WHAT THE TASK ASKS -> Repeat exactly the lines of the listing from the line containing "if empty is" through its last line, and nothing beyond them.

DATA BLOCK ->
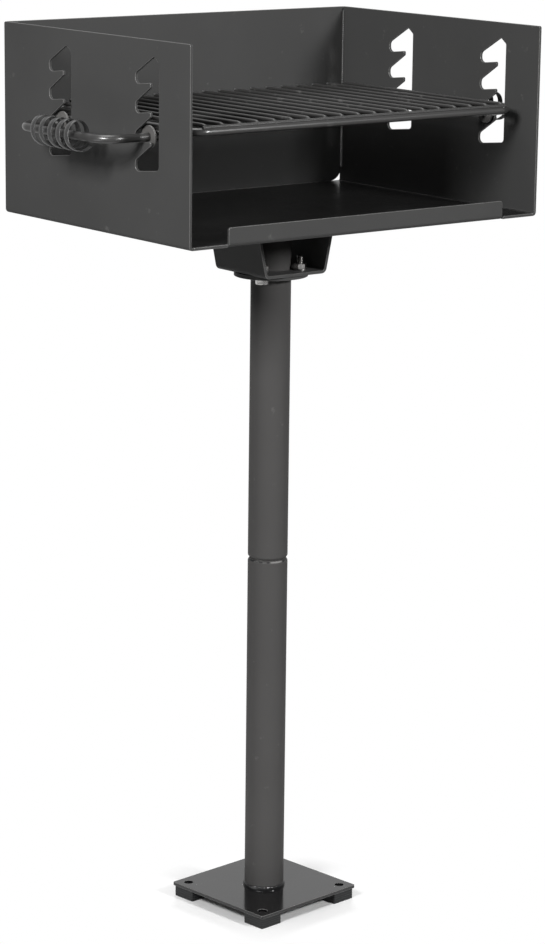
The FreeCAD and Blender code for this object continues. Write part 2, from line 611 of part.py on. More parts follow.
# Handles: a rod out through the front slot, along outside the wall and back in through the rear slot
LEGS = [("front", "leg_front"), ("rear", "leg_rear")]
handles = {}
for side, sign in SIDES:
    handle = new_body("handle_" + side)
    handles[side] = handle
    handle_path = new_sketch(handle, "handle_path_" + side, "XY_Plane", "leg_height")
    line = sign + "handle_line"
    turn = sign + "(handle_line - handle_bend)"
    bent_path(handle_path, [
        ((sign + "leg_end", "leg_front"), (turn, "leg_front")),
        ((line, "leg_front + handle_bend"), (line, "leg_rear - handle_bend")),
        ((turn, "leg_rear"), (sign + "leg_end", "leg_rear"))], "handle_bend", closed=False)
    swept_rod(handle, handle_path, sign + "leg_end", "leg_front", "leg_height", "leg_rod / 2")

    # Keeper discs on the legs, just inside the wall
    keeper_near = "(wall_inside - keeper_gap)"
    keeper_far = "(wall_inside - keeper_gap - keeper_thick)"
    for leg, depth in LEGS:
        keeper = new_body("keeper_%s_%s" % (side, leg))
        keeper_ring = new_sketch(keeper, "keeper_ring_%s_%s" % (side, leg), "YZ_Plane",
                                 "-" + keeper_near if side == "left" else keeper_far)
        draw_circle(keeper_ring, depth, "leg_height", "keeper_diameter / 2")
        draw_circle(keeper_ring, depth, "leg_height", "leg_rod / 2")
        pad(keeper, keeper_ring, "keeper_thick")

# Welds where the frame's side rods cross the handle legs
leg_weld_parts = []
for side, sign in SIDES:
    for leg, depth in LEGS:
        blank = doc.addObject("Part::Cylinder", "weld_blank_%s_%s" % (side, leg))
        blank.setExpression("Radius", full("leg_weld_width / 2"))
        blank.setExpression("Height", full("leg_weld_high"))
        blank.setExpression("Placement.Base.x", full(sign + "frame_side_line"))
        blank.setExpression("Placement.Base.y", full(depth))
        blank.setExpression("Placement.Base.z",
                            full("leg_height + leg_rod / 2 + leg_weld_gap / 2 - leg_weld_high / 2"))
        under_frame = doc.addObject("Part::Cut", "weld_under_frame_%s_%s" % (side, leg))
        under_frame.Base = blank
        under_frame.Tool = grate_frame
        over_leg = doc.addObject("Part::Cut", "weld_over_leg_%s_%s" % (side, leg))
        over_leg.Base = under_frame
        over_leg.Tool = handles[side]
        leg_weld_parts.append(over_leg)
leg_welds = doc.addObject("Part::Compound", "leg_welds")
leg_welds.Links = leg_weld_parts
doc.recompute()


def biarc(start, start_way, end, end_way):
    """Two arcs from one point and direction to another, joined where both have the same tangent."""
    span = end - start
    both = start_way + end_way
    square = 2 * (1 - start_way.dot(end_way))
    lean = span.dot(both)
    reach = (math.sqrt(lean * lean + square * span.dot(span)) - lean) / square
    first = start + start_way * reach
    second = end - end_way * reach
    join = (first + second) * 0.5
    arcs = []
    for begin, corner, finish in ((start, first, join), (join, second, end)):
        chord = (begin + finish) * 0.5
        rise = corner - chord
        half = (finish - begin).Length / 2
        turn = math.atan2(rise.Length, half)
        middle = chord + rise.normalize() * (half * math.tan(turn / 2))
        arcs.append(Part.Arc(begin, middle, finish).toShape())
    return arcs


def coil_grip(node, side_line):
    """One flat strip wound round the handle, right-handed from its free front end; the rear end turns in to the rod."""
    thick = number("grip_thick")
    wide = number("grip_wide")
    ring = (number("grip_outer") - thick) / 2
    pitch = number("grip_pitch")
    turns = int(number("grip_turns"))
    rod = number("leg_rod") / 2
    rise = pitch / (2 * math.pi)

    def place(angle):
        return FreeCAD.Vector(ring * math.sin(angle), rise * angle, ring * math.cos(angle))

    def way(angle):
        return FreeCAD.Vector(ring * math.cos(angle), rise, -ring * math.sin(angle)).normalize()

    quarter = math.pi / 2
    winding = []
    for i in range(4 * turns):
        low, high = quarter * i, quarter * (i + 1)
        winding += biarc(place(low), way(low), place(high), way(high))
    path = Part.Wire(winding)
    section = Part.makePolygon([place(0) + FreeCAD.Vector(0, along, out) for along, out in (
        (-wide / 2, -thick / 2), (wide / 2, -thick / 2), (wide / 2, thick / 2), (-wide / 2, thick / 2),
        (-wide / 2, -thick / 2))])
    shell = Part.BRepOffsetAPI.MakePipeShell(path)
    shell.setBiNormalMode(FreeCAD.Vector(0, 1, 0))
    shell.add(section)
    shell.build()
    shell.makeSolid()
    strip = shell.shape()

    # The rear end stands square to the rod and reaches it; whole turns bring it back above the rod's middle
    last = place(2 * math.pi * turns)
    turned_in = Part.makeBox(thick, wide, ring + thick / 2 - rod, FreeCAD.Vector(0, last.y - wide / 2, rod))
    coil = strip.fuse(turned_in).Solids[0]

    samples = [place(quarter * i / 9) for i in range(9 * 4 * turns + 1)]
    half_turn = 9 * 2
    least = min((samples[i] - samples[k]).Length for i in range(len(samples))
                for k in range(i + half_turn, len(samples))) - wide
    swept = thick * wide * 2 * math.pi * ring * turns + turned_in.Volume
    print("%s: strip %.1f mm long, least gap between turns %.2f mm, volume ratio %.4f"
          % (node, path.Length, least, coil.Volume / swept))
    grip = doc.addObject("Part::Feature", node)
    grip.Label = node
    grip.Shape = coil
    grip.Placement = FreeCAD.Placement(
        FreeCAD.Vector(side_line, number("handle_middle") - last.y / 2, number("leg_height")),
        FreeCAD.Rotation(FreeCAD.Vector(0, 1, 0), number("grip_start")))
    return grip


for side, sign in SIDES:
    coil_grip("coil_grip_" + side, number(sign + "handle_line"))
doc.recompute()

# Every object has to be sound before anything is written
for item in doc.Objects:
    if "Invalid" in item.State or "Error" in item.State:
        raise RuntimeError("%s failed: %s" % (item.Label, item.State))
pieces = [item for item in doc.Objects if item.TypeId == "PartDesign::Body"]
pieces += [leg_welds] + [item for item in doc.Objects if item.TypeId == "Part::Feature"]
for item in pieces:
    if item.Shape.isNull() or not item.Shape.isValid() or item.Shape.Volume < 1:
        raise RuntimeError("%s has no sound solid" % item.Label)
os.makedirs("parts", exist_ok=True)
for item in pieces:
    item.Shape.exportStep("parts/%s.step" % item.Label)
print("%d nodes, leg height %.2f, frame height %.2f, bar height %.2f, box top %.2f" % (
    len(pieces), number("leg_height"), number("frame_height"), number("bar_height"), number("box_top")))
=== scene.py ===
import math

import bmesh
import bpy
from bpy.props import FloatProperty, FloatVectorProperty, IntProperty, PointerProperty
from mathutils import Matrix, Vector


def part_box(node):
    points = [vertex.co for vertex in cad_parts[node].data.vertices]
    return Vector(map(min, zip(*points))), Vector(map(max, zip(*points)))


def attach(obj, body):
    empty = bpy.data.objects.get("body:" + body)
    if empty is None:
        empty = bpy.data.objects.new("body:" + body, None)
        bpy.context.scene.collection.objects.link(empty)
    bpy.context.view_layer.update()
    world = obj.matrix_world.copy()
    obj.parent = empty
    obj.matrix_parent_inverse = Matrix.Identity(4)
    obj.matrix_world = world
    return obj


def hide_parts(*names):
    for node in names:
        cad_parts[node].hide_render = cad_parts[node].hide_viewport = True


bl_info = {
    "name": "Park Grill Pedestal",
    "version": (1, 0, 0),
    "blender": (4, 5, 0),
    "location": "View3D > Sidebar > Park Grill",
    "description": "Dresses the park grill: coated sheets, rods, coil grips, plated fasteners and studio",
    "category": "Object",
}

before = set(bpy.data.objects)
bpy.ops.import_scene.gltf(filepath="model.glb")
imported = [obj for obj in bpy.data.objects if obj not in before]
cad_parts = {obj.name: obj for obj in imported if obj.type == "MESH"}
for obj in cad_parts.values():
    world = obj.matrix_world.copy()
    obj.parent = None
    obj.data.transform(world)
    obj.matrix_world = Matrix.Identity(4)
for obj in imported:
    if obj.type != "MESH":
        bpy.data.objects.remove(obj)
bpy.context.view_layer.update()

SIDES = (("left", -1), ("right", 1))
LEGS = ("front", "rear")
CORNERS = ("rear_right", "rear_left", "front_left", "front_right")
BARS = sorted(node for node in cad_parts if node.startswith("grate_bar_"))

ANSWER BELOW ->
    if empty is None:
        empty = bpy.data.objects.new("body:" + body, None)
        bpy.context.scene.collection.objects.link(empty)
    bpy.context.view_layer.update()
    world = obj.matrix_world.copy()
    obj.parent = empty
    obj.matrix_parent_inverse = Matrix.Identity(4)
    obj.matrix_world = world
    return obj


def hide_parts(*names):
    for node in names:
        cad_parts[node].hide_render = cad_parts[node].hide_viewport = True


bl_info = {
    "name": "Park Grill Pedestal",
    "version": (1, 0, 0),
    "blender": (4, 5, 0),
    "location": "View3D > Sidebar > Park Grill",
    "description": "Dresses the park grill: coated sheets, rods, coil grips, plated fasteners and studio",
    "category": "Object",
}

before = set(bpy.data.objects)
bpy.ops.import_scene.gltf(filepath="model.glb")
imported = [obj for obj in bpy.data.objects if obj not in before]
cad_parts = {obj.name: obj for obj in imported if obj.type == "MESH"}
for obj in cad_parts.values():
    world = obj.matrix_world.copy()
    obj.parent = None
    obj.data.transform(world)
    obj.matrix_world = Matrix.Identity(4)
for obj in imported:
    if obj.type != "MESH":
        bpy.data.objects.remove(obj)
bpy.context.view_layer.update()

SIDES = (("left", -1), ("right", 1))
LEGS = ("front", "rear")
CORNERS = ("rear_right", "rear_left", "front_left", "front_right")
BARS = sorted(node for node in cad_parts if node.startswith("grate_bar_"))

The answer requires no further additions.